(3D code data)
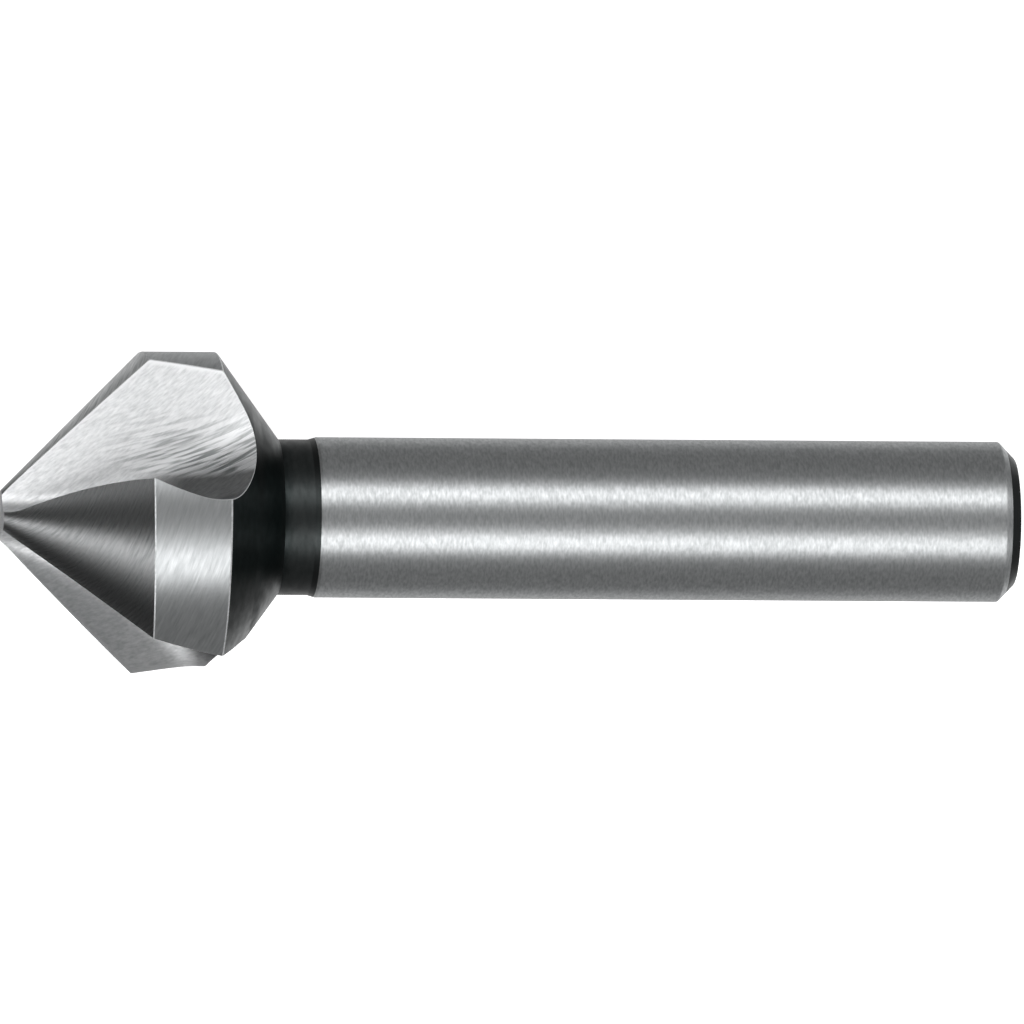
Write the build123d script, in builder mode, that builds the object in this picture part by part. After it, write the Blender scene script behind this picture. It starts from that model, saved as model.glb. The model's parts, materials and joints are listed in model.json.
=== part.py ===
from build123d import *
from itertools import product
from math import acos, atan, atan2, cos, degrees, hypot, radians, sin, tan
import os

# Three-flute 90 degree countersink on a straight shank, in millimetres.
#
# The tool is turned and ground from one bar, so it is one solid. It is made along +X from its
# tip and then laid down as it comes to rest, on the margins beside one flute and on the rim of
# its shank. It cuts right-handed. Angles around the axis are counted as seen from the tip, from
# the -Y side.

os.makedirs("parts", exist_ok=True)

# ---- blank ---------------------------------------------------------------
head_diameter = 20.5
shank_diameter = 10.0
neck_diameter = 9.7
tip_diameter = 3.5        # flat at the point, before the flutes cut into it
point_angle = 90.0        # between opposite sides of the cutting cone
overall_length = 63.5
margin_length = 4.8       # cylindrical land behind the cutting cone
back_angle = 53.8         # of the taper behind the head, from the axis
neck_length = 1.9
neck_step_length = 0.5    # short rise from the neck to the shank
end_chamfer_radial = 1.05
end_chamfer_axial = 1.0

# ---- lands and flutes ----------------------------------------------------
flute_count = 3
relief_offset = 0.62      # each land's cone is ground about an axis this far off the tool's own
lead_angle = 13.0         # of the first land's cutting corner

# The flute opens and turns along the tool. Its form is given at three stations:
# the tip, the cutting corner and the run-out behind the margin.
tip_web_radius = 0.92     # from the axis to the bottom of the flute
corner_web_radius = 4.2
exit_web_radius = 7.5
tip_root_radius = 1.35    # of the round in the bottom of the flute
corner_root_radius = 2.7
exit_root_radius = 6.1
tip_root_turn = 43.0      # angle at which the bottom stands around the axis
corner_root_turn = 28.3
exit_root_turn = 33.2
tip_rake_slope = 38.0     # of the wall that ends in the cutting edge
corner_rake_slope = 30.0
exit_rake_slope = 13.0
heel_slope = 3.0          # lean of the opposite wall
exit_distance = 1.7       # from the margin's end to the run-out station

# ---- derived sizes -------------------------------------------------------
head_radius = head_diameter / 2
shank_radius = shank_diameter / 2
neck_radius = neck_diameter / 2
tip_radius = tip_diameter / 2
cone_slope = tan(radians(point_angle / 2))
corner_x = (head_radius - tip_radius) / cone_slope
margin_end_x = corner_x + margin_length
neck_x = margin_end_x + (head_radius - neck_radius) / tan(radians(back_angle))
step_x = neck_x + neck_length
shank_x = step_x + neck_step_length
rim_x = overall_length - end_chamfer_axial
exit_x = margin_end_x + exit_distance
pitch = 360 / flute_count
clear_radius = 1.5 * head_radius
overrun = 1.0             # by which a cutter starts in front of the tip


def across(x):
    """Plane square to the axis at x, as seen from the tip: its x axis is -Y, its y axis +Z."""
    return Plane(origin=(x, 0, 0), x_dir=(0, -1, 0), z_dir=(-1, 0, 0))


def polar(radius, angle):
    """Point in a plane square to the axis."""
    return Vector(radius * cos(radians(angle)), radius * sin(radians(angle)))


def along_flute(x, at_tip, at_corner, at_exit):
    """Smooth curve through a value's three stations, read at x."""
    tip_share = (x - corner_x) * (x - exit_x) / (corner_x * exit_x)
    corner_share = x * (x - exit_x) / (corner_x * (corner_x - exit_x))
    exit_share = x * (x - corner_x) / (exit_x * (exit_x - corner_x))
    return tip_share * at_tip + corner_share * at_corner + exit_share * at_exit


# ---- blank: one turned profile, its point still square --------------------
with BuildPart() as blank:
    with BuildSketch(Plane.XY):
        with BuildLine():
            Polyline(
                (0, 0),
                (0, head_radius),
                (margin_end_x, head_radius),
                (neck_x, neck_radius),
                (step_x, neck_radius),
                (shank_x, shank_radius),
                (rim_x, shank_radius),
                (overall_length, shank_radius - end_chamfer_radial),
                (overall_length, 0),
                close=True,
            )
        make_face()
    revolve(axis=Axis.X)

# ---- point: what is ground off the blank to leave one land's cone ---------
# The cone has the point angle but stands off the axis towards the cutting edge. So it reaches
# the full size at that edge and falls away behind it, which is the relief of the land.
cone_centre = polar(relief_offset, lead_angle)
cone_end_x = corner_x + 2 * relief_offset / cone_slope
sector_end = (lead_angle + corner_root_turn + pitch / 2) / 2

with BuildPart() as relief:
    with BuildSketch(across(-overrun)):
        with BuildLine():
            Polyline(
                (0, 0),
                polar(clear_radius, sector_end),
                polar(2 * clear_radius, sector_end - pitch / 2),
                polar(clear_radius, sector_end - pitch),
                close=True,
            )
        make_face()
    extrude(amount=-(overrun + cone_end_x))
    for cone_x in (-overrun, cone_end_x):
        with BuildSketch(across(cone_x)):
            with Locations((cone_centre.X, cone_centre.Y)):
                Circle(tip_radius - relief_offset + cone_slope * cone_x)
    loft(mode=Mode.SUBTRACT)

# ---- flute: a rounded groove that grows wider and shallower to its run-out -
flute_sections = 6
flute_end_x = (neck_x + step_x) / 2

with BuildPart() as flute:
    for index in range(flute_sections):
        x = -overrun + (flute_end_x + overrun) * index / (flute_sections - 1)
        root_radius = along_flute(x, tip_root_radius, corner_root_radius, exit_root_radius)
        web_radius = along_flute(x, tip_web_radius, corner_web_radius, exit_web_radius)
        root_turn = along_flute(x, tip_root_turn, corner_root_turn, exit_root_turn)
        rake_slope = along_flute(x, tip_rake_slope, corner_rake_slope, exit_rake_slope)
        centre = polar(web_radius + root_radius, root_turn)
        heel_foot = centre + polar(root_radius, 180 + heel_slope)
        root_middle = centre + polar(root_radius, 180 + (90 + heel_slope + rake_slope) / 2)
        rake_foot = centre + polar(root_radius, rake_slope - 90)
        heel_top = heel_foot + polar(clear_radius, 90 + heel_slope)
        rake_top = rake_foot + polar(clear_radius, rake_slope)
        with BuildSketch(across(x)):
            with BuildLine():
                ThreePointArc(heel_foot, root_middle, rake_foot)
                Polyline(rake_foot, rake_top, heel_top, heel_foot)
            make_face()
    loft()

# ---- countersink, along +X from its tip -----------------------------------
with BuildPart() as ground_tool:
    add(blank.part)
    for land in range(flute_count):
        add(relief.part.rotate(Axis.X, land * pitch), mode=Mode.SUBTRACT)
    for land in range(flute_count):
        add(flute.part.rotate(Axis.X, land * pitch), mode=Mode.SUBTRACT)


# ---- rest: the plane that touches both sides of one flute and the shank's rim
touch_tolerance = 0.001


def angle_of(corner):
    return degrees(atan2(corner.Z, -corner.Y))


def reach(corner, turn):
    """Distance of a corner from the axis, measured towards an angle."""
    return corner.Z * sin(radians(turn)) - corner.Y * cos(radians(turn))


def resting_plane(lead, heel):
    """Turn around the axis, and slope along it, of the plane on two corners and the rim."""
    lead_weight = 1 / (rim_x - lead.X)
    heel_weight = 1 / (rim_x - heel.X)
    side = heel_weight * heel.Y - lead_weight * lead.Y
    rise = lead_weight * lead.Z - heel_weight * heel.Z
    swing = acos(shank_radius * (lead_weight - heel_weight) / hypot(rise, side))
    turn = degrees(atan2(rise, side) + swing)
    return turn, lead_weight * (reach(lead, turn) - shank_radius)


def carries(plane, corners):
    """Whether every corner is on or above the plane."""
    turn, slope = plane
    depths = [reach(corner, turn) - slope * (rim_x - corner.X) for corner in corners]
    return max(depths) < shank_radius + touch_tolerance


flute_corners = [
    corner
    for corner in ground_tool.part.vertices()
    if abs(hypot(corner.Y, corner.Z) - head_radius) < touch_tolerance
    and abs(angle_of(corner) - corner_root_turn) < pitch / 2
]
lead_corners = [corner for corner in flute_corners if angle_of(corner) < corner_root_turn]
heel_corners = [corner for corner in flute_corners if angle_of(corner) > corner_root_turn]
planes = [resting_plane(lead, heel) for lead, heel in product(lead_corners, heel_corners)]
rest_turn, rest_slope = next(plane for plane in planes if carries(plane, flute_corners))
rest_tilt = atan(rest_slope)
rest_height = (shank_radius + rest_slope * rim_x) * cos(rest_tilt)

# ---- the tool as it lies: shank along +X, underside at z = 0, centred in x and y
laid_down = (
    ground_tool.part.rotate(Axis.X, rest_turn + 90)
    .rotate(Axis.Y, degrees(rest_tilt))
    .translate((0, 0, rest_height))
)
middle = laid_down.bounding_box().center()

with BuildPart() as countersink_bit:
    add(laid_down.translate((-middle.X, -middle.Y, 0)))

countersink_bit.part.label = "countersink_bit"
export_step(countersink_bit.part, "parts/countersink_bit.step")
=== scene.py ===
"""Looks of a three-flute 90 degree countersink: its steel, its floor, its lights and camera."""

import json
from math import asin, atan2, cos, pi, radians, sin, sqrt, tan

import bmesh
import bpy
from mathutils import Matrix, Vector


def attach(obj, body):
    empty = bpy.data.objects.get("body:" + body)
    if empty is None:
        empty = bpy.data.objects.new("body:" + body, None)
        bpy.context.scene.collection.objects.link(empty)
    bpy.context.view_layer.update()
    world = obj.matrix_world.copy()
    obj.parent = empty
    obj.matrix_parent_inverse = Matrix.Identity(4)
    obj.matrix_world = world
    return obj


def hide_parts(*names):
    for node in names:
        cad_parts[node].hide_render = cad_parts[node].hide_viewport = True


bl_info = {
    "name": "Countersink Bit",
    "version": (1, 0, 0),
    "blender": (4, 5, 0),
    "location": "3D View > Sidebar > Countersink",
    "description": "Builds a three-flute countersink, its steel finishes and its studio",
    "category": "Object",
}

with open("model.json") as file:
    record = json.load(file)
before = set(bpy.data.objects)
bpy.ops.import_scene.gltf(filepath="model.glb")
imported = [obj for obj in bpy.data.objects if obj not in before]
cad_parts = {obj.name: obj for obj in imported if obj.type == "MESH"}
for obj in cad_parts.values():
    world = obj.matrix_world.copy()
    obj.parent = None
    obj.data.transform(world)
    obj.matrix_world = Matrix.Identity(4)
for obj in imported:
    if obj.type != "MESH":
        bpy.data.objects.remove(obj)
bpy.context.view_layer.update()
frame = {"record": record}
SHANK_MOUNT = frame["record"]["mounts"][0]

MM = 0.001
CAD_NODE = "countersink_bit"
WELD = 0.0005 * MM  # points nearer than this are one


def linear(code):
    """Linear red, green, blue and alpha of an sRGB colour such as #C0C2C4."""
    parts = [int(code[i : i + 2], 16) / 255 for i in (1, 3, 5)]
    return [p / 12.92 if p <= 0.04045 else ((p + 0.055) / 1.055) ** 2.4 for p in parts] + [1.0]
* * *
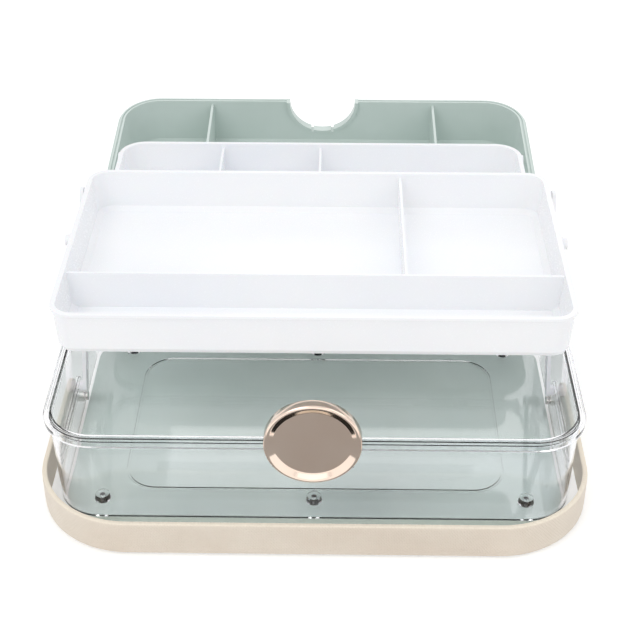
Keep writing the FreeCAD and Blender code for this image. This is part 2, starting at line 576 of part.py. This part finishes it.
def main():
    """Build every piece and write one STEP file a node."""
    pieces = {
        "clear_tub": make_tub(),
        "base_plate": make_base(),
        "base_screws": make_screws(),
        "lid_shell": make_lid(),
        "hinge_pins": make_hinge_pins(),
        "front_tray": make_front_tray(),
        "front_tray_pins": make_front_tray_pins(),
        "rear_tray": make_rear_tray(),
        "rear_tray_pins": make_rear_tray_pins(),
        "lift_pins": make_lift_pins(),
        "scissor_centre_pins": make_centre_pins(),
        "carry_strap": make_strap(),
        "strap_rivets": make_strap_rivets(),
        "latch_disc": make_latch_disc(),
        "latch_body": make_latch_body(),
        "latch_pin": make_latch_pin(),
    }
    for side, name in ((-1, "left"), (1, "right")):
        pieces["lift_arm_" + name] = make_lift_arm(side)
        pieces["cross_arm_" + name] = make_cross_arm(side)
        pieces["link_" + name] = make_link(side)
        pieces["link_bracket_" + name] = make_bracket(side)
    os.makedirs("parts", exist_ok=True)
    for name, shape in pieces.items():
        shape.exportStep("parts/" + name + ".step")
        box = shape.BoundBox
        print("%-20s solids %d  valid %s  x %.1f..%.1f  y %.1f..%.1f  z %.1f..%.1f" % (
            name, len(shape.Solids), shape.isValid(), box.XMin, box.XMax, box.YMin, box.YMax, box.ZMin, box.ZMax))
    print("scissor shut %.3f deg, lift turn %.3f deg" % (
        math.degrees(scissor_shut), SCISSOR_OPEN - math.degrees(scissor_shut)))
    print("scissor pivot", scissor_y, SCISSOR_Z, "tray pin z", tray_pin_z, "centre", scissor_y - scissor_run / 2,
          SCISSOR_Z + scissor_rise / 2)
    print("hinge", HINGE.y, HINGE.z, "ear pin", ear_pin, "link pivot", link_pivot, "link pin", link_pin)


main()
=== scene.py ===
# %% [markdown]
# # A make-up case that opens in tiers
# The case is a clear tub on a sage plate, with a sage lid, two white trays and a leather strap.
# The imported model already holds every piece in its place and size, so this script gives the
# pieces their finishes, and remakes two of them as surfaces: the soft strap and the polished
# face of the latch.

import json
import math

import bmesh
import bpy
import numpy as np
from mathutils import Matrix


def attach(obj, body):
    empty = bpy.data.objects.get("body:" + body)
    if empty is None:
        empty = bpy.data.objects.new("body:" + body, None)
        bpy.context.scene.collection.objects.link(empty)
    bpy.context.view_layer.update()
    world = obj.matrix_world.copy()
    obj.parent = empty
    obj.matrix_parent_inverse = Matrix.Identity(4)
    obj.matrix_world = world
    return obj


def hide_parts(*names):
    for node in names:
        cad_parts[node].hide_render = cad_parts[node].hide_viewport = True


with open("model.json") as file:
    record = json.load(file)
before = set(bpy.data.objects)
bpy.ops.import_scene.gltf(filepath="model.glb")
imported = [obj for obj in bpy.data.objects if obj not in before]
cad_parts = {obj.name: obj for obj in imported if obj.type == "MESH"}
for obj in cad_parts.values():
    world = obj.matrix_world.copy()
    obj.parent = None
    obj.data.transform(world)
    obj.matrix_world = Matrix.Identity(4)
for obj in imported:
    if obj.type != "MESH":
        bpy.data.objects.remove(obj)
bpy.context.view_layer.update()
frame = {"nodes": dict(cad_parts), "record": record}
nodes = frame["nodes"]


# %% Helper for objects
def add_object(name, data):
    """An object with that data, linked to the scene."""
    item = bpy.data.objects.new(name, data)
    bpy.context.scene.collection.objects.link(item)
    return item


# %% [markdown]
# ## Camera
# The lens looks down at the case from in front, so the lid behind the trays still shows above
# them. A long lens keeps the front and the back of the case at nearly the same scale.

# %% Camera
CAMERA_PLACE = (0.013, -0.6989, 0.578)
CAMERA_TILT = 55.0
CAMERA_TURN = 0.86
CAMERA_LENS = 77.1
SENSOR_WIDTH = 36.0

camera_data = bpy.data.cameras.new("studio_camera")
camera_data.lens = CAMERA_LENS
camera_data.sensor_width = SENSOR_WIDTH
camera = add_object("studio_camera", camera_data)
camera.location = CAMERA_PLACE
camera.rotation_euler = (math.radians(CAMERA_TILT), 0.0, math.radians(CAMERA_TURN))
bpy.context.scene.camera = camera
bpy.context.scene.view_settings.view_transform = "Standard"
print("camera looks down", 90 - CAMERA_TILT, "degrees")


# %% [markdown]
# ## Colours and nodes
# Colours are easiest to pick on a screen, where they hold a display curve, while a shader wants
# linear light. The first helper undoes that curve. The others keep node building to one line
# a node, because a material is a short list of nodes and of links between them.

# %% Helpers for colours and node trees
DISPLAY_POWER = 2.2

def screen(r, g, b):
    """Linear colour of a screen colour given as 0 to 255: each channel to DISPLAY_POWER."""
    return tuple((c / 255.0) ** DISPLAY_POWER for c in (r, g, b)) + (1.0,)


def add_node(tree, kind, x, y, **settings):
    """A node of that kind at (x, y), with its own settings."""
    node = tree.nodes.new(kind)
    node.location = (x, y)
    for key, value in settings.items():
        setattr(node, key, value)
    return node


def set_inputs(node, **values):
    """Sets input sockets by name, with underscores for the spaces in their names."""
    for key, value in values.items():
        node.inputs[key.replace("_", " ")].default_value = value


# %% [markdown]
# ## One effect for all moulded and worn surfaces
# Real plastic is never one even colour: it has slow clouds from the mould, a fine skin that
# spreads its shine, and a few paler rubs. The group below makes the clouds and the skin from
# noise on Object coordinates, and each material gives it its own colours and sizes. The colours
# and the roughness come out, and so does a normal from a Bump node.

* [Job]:
Write out, exactly as they stand, the lines from the one containing "deg, lift turn" through the one containing "import math", both ends included.

* [Exercise result]:
    print("scissor shut %.3f deg, lift turn %.3f deg" % (
        math.degrees(scissor_shut), SCISSOR_OPEN - math.degrees(scissor_shut)))
    print("scissor pivot", scissor_y, SCISSOR_Z, "tray pin z", tray_pin_z, "centre", scissor_y - scissor_run / 2,
          SCISSOR_Z + scissor_rise / 2)
    print("hinge", HINGE.y, HINGE.z, "ear pin", ear_pin, "link pivot", link_pivot, "link pin", link_pin)


main()
=== scene.py ===
# %% [markdown]
# # A make-up case that opens in tiers
# The case is a clear tub on a sage plate, with a sage lid, two white trays and a leather strap.
# The imported model already holds every piece in its place and size, so this script gives the
# pieces their finishes, and remakes two of them as surfaces: the soft strap and the polished
# face of the latch.

import json
import math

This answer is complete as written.